Sure enough the phrase “make America great again” rings out during the show’s 90 uninterrupted minutes a knowing reference to the wave of neo right-wing sentiment that if many of the 75 million voters who voted for Trump had had their way would have kept him in power despite losing the election.

Yet after establishing the power of popularism, the play becomes unsure of where to go narratively after making its point. Still, getting to the apex of that moment is captivating, thanks largely to the performances of these two terrific actors.

Thallon plays an all-American Ubermensch, a blonde poster boy for the ideology being instilled by the camp’s (unseen) organisers. As strong as he is socially awkward his nervous energy around girls is shed with an axe as he chops wood brought to his block by Ferran’s diffident new arrival. They fall for each other in the uncertain, emotionally messy way teens in the grip of sexual awakening do (or did), but it is the transition of Ferran’s character that is so gripping. At first sceptical of simple-sounding ideas that have gripped her new friend (everything that is best in the world is German) it emerges through the later scenes that she’s a quick study when it comes to learning German.

Her rise is rewarded with the job of delivering a speech to the camp and is here that Ferran’s character haltingly then with certainty delivers a speech modelled on the delivery of Hitler himself.

It is an incredibly potent moment in which the girl is subsumed by the hatred flowing through her veins.
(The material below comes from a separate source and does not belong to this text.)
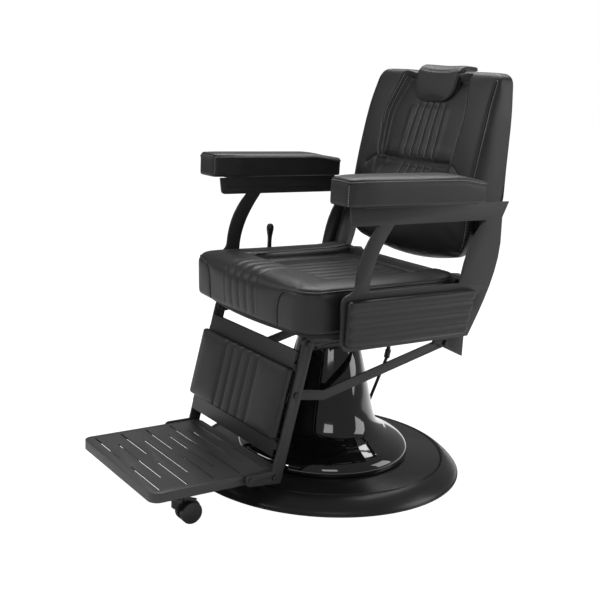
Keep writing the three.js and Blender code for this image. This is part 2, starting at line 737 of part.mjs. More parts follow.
function makeLegRest() {
  const barInner = BAR_OUTER - BAR_THICK;
  SIDES.forEach(([name, side]) => {
    const body = plate(sideBarOutline(), side * barInner, side * BAR_OUTER, 0, 10);
    const holes = [LEG_PIVOT, PLATE_HINGE].map((at) =>
      pin(side * (barInner - 5), side * (BAR_OUTER + 5), at, 4 + RUN, 16),
    );
    const stubHole = pin(side * (barInner - 5), side * (BAR_OUTER + 5), LINK_FRONT, 4 + GAP, 16);
    const stop = join(
      pin(side * (STEP_HALF_WIDTH - 8), side * BAR_OUTER, NOSE, 4, 16),
      pin(side * (BAR_OUTER - 1), side * (BAR_OUTER + 3), NOSE, 6.5, 16),
    );
    add("leg_bar_" + name, join(cut(body, ...holes, stubHole), stop), satinSteel);
    const lugInner = barInner - 2 * GAP - 6;
    const pivotBolt = join(
      pin(side * (lugInner - 3), side * (BAR_OUTER + 1), LEG_PIVOT, 4, 16),
      pin(side * (BAR_OUTER + GAP), side * (BAR_OUTER + 4), LEG_PIVOT, 7, 6),
      pin(side * (lugInner - 4), side * (lugInner - GAP), LEG_PIVOT, 7, 16),
    );
    add("leg_pivot_bolt_" + name, pivotBolt, brightSteel);
    const stub = join(
      pin(side * (barInner + GAP), side * (BAR_OUTER + 1), LINK_FRONT, 4, 16),
      pin(side * (BAR_OUTER + GAP), side * (BAR_OUTER + 3), LINK_FRONT, 7, 16),
    );
    add("link_screw_" + name, stub, satinSteel);
    const hinge = join(
      pin(side * (STEP_HALF_WIDTH - 8), side * (BAR_OUTER + 1), PLATE_HINGE, 4, 16),
      pin(side * (BAR_OUTER + GAP), side * (BAR_OUTER + 3), PLATE_HINGE, 6.5, 16),
    );
    add("step_hinge_screw_" + name, hinge, satinSteel);
  });
  const crossbars = [52, 236].map((down) => {
    const front = PANEL_FACE - 1;
    const reach = barInner - GAP;
    const rear = front - 18;
    const corners = [onLeg(down, front), onLeg(down + 16, front), onLeg(down + 16, rear), onLeg(down, rear)];
    return plate(outline(corners), -reach, reach);
  });
  const sheet = outline([
    onLeg(PANEL_FROM, PANEL_FACE),
    onLeg(PANEL_FROM, PANEL_FACE - PANEL_LIP),
    onLeg(PANEL_FROM + PANEL_SHEET, PANEL_FACE - PANEL_LIP),
    onLeg(PANEL_FROM + PANEL_SHEET, PANEL_FACE - PANEL_SHEET),
    onLeg(PANEL_TO - PANEL_SHEET, PANEL_FACE - PANEL_SHEET),
    onLeg(PANEL_TO - PANEL_SHEET, PANEL_FACE - PANEL_LIP),
    onLeg(PANEL_TO, PANEL_FACE - PANEL_LIP),
    onLeg(PANEL_TO, PANEL_FACE),
  ]);
  add("calf_panel", join(plate(sheet, -PANEL_HALF_WIDTH, PANEL_HALF_WIDTH), ...crossbars), satinSteel);
  const face = PANEL_FACE + GAP;
  const pad = outline([
    onLeg(CALF_FROM, face),
    onLeg(CALF_TO, face),
    onLeg(CALF_TO, face + CALF_THICK),
    onLeg(CALF_FROM, face + CALF_THICK),
  ]);
  add("calf_pad", plate(pad, -CALF_HALF_WIDTH, CALF_HALF_WIDTH, 4), leather);
}

function makeLinks() {
  const outer = linkOuter;
  const shape = strip([LINK_FRONT, LINK_BEND, LINK_REAR], LINK_WIDTH);
  SIDES.forEach(([name, side]) => {
    const inner = outer - LINK_THICK;
    const hole = pin(side * (inner - 5), side * (outer + 5), LINK_REAR, 4 + RUN, 16);
    add("leg_link_" + name, cut(plate(shape, side * inner, side * outer, 0, 6), hole), satinSteel);
  });
}

// ---------------------------------------------------------------- footplate
function makeFootplate() {
  const low = STEP_TOP - STEP_HEIGHT;
  const sheet = STEP_SHEET;
  const half = STEP_HALF_WIDTH;
  const shell = slab(roundedRectangle(-half, half, STEP_FRONT, STEP_REAR, STEP_CORNER), low, STEP_TOP);
  const hollow = slab(
    roundedRectangle(-half + sheet, half - sheet, STEP_FRONT + sheet, STEP_REAR - sheet, STEP_CORNER - sheet),
    low - 5, STEP_TOP - sheet,
  );
  const slots = [];
  for (let row = 0; row < SLOT_ROWS; row += 1) {
    const y = SLOT_FIRST + row * SLOT_PITCH;
    const spans = row % 2 === 0 ? [[-half + 17, -28], [28, half - 17]] : [[-112, 112]];
    spans.forEach(([x0, x1]) => {
      slots.push(box(x0, x1, y - SLOT_WIDTH / 2, y + SLOT_WIDTH / 2, STEP_TOP - 3 * sheet, STEP_TOP + 5));
    });
  }
  const notches = SIDES.map(([, side]) =>
    box(side * (half - 12), side * (half + 4), NOSE[0] - 8, NOSE[0] + 8, low - 5, NOSE[1] + 4 + GAP),
  );
  const holes = SIDES.map(([, side]) => pin(side * (half - 12), side * (half + 4), PLATE_HINGE, 4 + RUN, 16));
  add("footplate", cut(shell, hollow, ...slots, ...notches, ...holes), satinSteel);
}

function makeCastors() {
  const sheetUnder = STEP_TOP - STEP_SHEET;
  SIDES.forEach(([name, side]) => {
    const x = side * CASTOR_X;
    const [y, axleY] = [CASTOR_Y, CASTOR_Y + CASTOR_TRAIL];
    const seat = join(
      box(x - 19, x + 19, y - 19, y + 19, sheetUnder - GAP - 4, sheetUnder - GAP),
      bar([x, y, sheetUnder - 28], [x, y, sheetUnder - 3], 9, 20),
    );
    add("castor_mount_" + name, seat, satinSteel);
    const neckTop = sheetUnder - 28 - GAP;
    const hood = new THREE.Shape();
    hood.moveTo(y - 13, neckTop);
    hood.lineTo(y + 13, neckTop);
    hood.lineTo(axleY + 20, WHEEL_RADIUS + 24);
    hood.absarc(axleY, WHEEL_RADIUS, WHEEL_RADIUS + 3, Math.PI / 3.2, -0.1, true);
    hood.lineTo(axleY + 8, WHEEL_RADIUS - 6);
    hood.lineTo(axleY - 8, WHEEL_RADIUS - 8);
    hood.lineTo(y - 13, neckTop - 22);
    const halfHood = HOOD_WIDTH / 2;
    const web = plate(hood, x - halfHood, x + halfHood, 0, 8);
    const cap = bar([x, y, neckTop - 9], [x, y, neckTop], 14, 20);
    const axleAt = [axleY, WHEEL_RADIUS];
    const axleHole = pin(x - 20, x + 20, axleAt, 3 + RUN, 16);
    const clearRing = (s) =>
      pin(x + s * (halfHood + 0.01), x + s * (halfHood + WHEEL_WIDTH + 4), axleAt, WHEEL_RADIUS + 1.5, 32);
    const fork = cut(join(web, cap), axleHole, clearRing(1), clearRing(-1));
    add("castor_fork_" + name, fork, blackPlastic);
    const discs = [-1, 1].map((s) =>
      pin(x + s * (halfHood + 0.8), x + s * (halfHood + 0.8 + WHEEL_WIDTH), axleAt, WHEEL_RADIUS, 36),
    );
    const axle = pin(x - halfHood - 4, x + halfHood + 4, axleAt, 3, 16);
    add("castor_wheels_" + name, join(...discs, axle), blackPlastic);
  });
}

// ---------------------------------------------------------------- levers
function makeHandLever() {
  const half = HAND_LEVER_THICK / 2;
  const x = HAND_LEVER_X;
  const [y, z] = HAND_LEVER;
  const root = plate(strip([HAND_LEVER, [y, z + 62]], 16), x - half, x + half, 0, 6);
  const stem = bar([x, y, z + 50], [x, y, KNOB_CENTRE - 4], 2.9, 12);
  const hole = pin(x - 10, x + 10, HAND_LEVER, 3 + RUN, 12);
  add("recline_lever", cut(join(root, stem), hole), satinSteel);
  const knob = turned([
    [3.2, -26],
    [5, -26],
    [5.5, -14],
    [KNOB_RADIUS - 1, -5],
    [KNOB_RADIUS, 1],
    [KNOB_RADIUS - 2, 6],
    [KNOB_RADIUS - 5, 8.5],
    [0, 9.5],
    [0, -3.4],
    [3.2, -3.4],
  ], 20);
  knob.translate(x, y, KNOB_CENTRE);
  add("recline_knob", knob, blackPlastic);
  const tabInner = x + half + 0.7;
  const bolt = join(
    pin(x - half - 2, tabInner + 3.5, HAND_LEVER, 3, 12),
    pin(tabInner + 3 + GAP, tabInner + 6, HAND_LEVER, 5, 12),
    pin(x - half - 3, x - half - GAP, HAND_LEVER, 5, 12),
  );
  add("recline_lever_bolt", bolt, brightSteel);
}

/** The pump lever: a shaft that turns in the swivel head, with a rod down to the pedal behind the bell. */
function makePumpLever() {
  const [x, z] = PUMP_SHAFT;
  const r = PUMP_SHAFT_RADIUS;
  const end = PUMP_SHAFT_END;
  const knuckle = z - 76;
  const foot = [x - 56, end - 10, PEDAL_HEIGHT];
  const shaft = bar([x, pumpBearing[0] - 8, z], [x, end + r, z], r, 16);
  const collars = [
    bar([x, pumpBearing[0] - 7, z], [x, pumpBearing[0] - GAP, z], r + 4, 16),
    bar([x, pumpBearing[1] + GAP, z], [x, pumpBearing[1] + 8, z], r + 4, 16),
  ];
  const drop = bar([x, end, z], [x, end, knuckle], PUMP_ROD_RADIUS + 1, 12);
  const knob = bar([x, end, knuckle + 12], [x - 4, end - 1, knuckle - 10], 8, 14);
  const rod = bar([x, end, knuckle], foot, PUMP_ROD_RADIUS, 12);
  const toe = [foot[0] - PEDAL_LENGTH, foot[1], foot[2]];
  const pedal = bar(foot, toe, PUMP_ROD_RADIUS, 12);
  const elbow = new THREE.SphereGeometry(PUMP_ROD_RADIUS + 0.6, 10, 8).translate(...foot);
  add("pump_lever", join(shaft, ...collars, drop, knob, rod, pedal, elbow), satinSteel);
  const sleeve = bar([foot[0] - 12, foot[1], foot[2]], [toe[0] - 3, foot[1], foot[2]], 9, 20);
  const boreEnd = [toe[0] - GAP, foot[1], foot[2]];
  const bore = bar([foot[0] - 9, foot[1], foot[2]], boreEnd, PUMP_ROD_RADIUS + GAP, 12);
  const mouth = bar(foot, [foot[0] - 20, foot[1], foot[2]], PUMP_ROD_RADIUS + GAP, 12);
  add("pump_pedal_pad", cut(sleeve, bore, mouth), rubber);
}

/** The lockable gas spring that holds the back: a tube under the pan, and a rod that pushes the tie tube. */
function makeGasSpring() {
  const rear = 66;
  const tube = bar([STRUT_X, -137, STRUT_Z], [STRUT_X, rear, STRUT_Z], STRUT_RADIUS, 24);
  const bore = bar([STRUT_X, -60, STRUT_Z], [STRUT_X, rear + 5, STRUT_Z], STRUT_ROD + RUN, 16);
  add("gas_spring_tube", cut(tube, bore), satinSteel);
  const tip = TIE[0] - TIE_RADIUS - 6;
  const rod = bar([STRUT_X, rear - 15, STRUT_Z], [STRUT_X, tip - 10, STRUT_Z], STRUT_ROD, 16);
  const eye = bar([STRUT_X, tip - 14, STRUT_Z], [STRUT_X, tip, STRUT_Z], 9, 16);
  add("gas_spring_rod", join(rod, eye), brightSteel);
}

makeBase();
makeBell();
makePump();
makeSwivelHead();
makeChassis();
makeSeat();
makeSideFrames();
makeBackFrame();
makeBackrest();
makeHeadrest();
makeLegRest();
makeLinks();
makeFootplate();
makeCastors();
makeHandLever();
makePumpLever();
makeGasSpring();

export default chair;
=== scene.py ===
"""Looks of a reclining barber chair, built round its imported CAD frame."""

import json
import logging
import math
from collections.abc import Sequence
from dataclasses import dataclass, field
from enum import Enum

import bpy
import numpy as np
from mathutils import Matrix, Vector
from mathutils.bvhtree import BVHTree
from mathutils.kdtree import KDTree

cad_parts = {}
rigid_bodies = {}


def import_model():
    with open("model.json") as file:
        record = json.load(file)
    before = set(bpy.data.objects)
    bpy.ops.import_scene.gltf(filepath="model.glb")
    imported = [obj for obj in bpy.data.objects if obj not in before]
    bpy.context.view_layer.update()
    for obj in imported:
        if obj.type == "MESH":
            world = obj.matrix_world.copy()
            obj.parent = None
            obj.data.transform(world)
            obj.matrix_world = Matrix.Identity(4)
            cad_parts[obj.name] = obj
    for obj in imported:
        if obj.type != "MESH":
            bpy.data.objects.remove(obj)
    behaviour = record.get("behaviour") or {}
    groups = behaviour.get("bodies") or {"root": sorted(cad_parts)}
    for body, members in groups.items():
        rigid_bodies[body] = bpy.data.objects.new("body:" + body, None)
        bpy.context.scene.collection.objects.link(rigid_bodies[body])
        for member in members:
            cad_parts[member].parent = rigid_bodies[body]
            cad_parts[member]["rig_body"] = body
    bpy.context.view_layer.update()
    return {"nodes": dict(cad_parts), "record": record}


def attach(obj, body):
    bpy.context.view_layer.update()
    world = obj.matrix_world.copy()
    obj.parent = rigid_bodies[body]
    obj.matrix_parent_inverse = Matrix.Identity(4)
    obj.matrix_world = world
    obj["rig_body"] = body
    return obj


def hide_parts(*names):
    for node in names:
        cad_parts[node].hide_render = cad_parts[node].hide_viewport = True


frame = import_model()
MM = 0.001

log = logging.getLogger("barber_chair")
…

Jews must be crushed; their cries for mercy ignored, and then in the flush of of approval from an audience of 40,000 the transformation is complete, her Ubermensch now a mere disciple.

The moment is superbly realised in Katy Rudd’s simply staged production. But the subsequent attempt to add a note of complexity in which Ferran’s character speaks of an experience of clearly Jewish humanity, feels like a flagging of Wohl’s good intentions rather than a compelling coda to her play.